The first copy of Creem I ever bought in 1973 had articles about Androgeny In Rock, Screamin’ Jay Hawkins, Jeff Beck and plenty of pics of glam-era David Bowie, Alice Cooper, Marc Bolan and Iggy Pop. One of the first record reviews I read was by Patti Smith. I couldn’t tell you what band she reviewed, but I sure did like the way she wrote about them. A few years ago, one of my friends showed me an old stack of Creems from the ‘70s and ‘80s. I looked through ‘em, but somehow they didn’t pack the same forbidden punch as they did when I was twelve. By the late ‘70s Debbie Harry ,the Sex Pistols and the Ramones were common subjects, along with lesser-known punk bands that Circus and Hit Parader neglected. (Destroy All Monsters, the Dictators, etc.) Creem may or may not exist today. This New York Times article details the struggle to revive the magazine. Creem’s archives, however, are up and running.




Hit Parader



Hit Parader, first published in 1942, printed popular song lyrics of the day. Even when pop music styles changed to rock, punk and new wave, the mag still published lyrics. Alice Cooper lyrics were far removed from “How Much Is That Doggie in the Window?”, but fans still wanted to sing along.
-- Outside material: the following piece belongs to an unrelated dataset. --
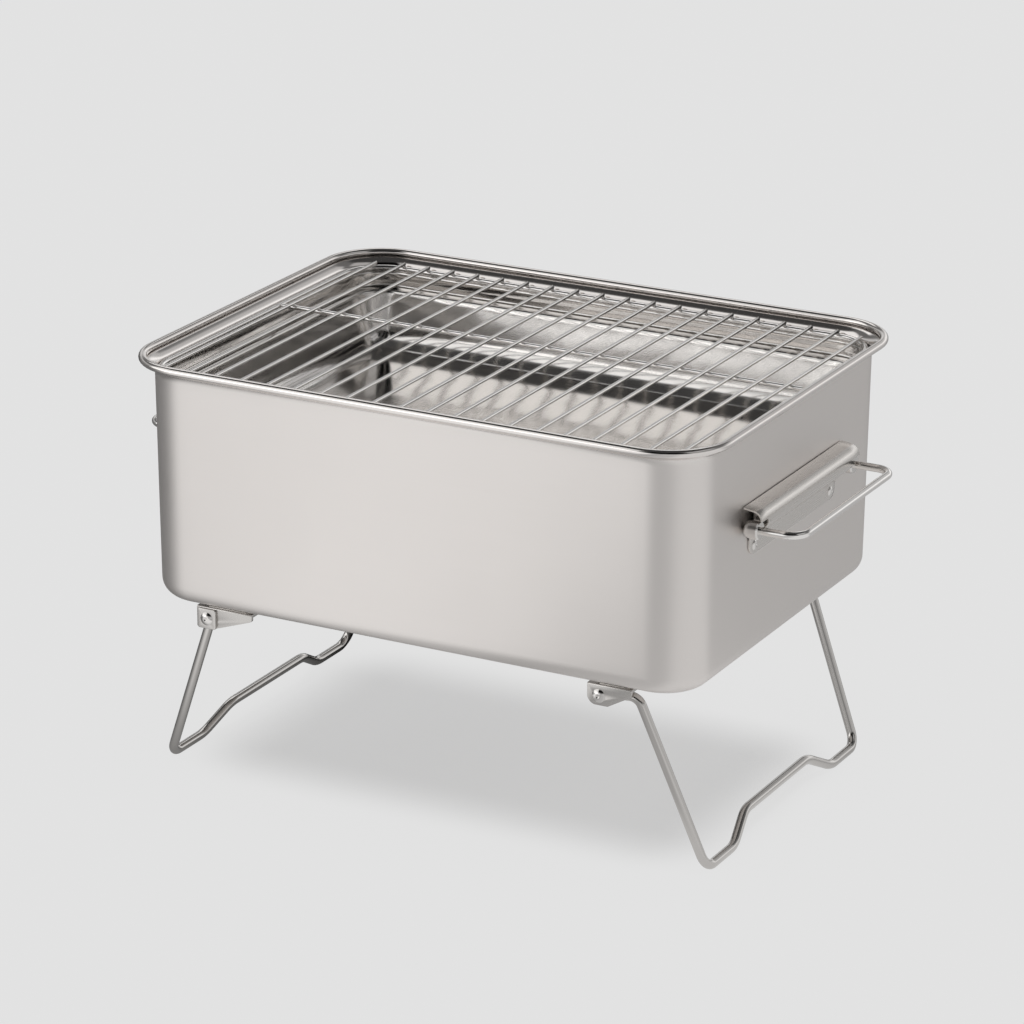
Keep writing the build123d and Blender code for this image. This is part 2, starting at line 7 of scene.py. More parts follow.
import json
import logging
import math
from collections.abc import Callable, Sequence
from dataclasses import dataclass, field
from enum import Enum
from typing import Any

import bmesh
import bpy
from mathutils import Matrix, Vector, noise

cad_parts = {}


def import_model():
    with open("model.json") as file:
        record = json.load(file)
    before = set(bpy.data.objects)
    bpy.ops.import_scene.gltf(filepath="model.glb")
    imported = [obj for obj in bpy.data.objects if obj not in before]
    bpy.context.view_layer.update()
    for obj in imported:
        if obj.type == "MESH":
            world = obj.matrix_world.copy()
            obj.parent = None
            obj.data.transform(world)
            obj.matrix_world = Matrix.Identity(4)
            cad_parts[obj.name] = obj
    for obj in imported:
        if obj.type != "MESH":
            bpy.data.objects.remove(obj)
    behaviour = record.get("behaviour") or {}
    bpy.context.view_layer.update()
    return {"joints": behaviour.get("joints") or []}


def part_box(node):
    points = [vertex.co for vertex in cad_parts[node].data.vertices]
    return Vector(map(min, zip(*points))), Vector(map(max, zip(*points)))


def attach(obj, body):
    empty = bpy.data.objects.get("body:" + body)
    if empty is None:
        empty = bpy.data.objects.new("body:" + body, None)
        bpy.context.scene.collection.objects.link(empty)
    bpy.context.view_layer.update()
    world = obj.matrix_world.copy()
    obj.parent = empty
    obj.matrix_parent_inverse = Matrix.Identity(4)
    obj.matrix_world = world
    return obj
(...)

One of the first  Hit Paraders I bought –in ’74 or ’75, had a great interview with John Lennon conducted by Lisa Robinson, one of the most prolific rock scribes of the time.



The photos weren’t as glossy as the ones in Circus, but I still plastered the walls with them, especially in the early ‘80s, when the magazine’s articles seemed to get shorter-only a page or two-with short to non-existent interviews. Like Circus, Hit Parader didn’t take musical sides back then- one month Van Halen was on the cover; the next month, the Clash. It wasn’t a “punk” versus “metal” culture then. It was all good. Once the mid-1980s rolled around, the magazine changed format to heavy metal/hard rock exclusively. It’s the only one of the three mags  that still exists today, with a “none more black” website design and cover stories on Slipknot and similar bands.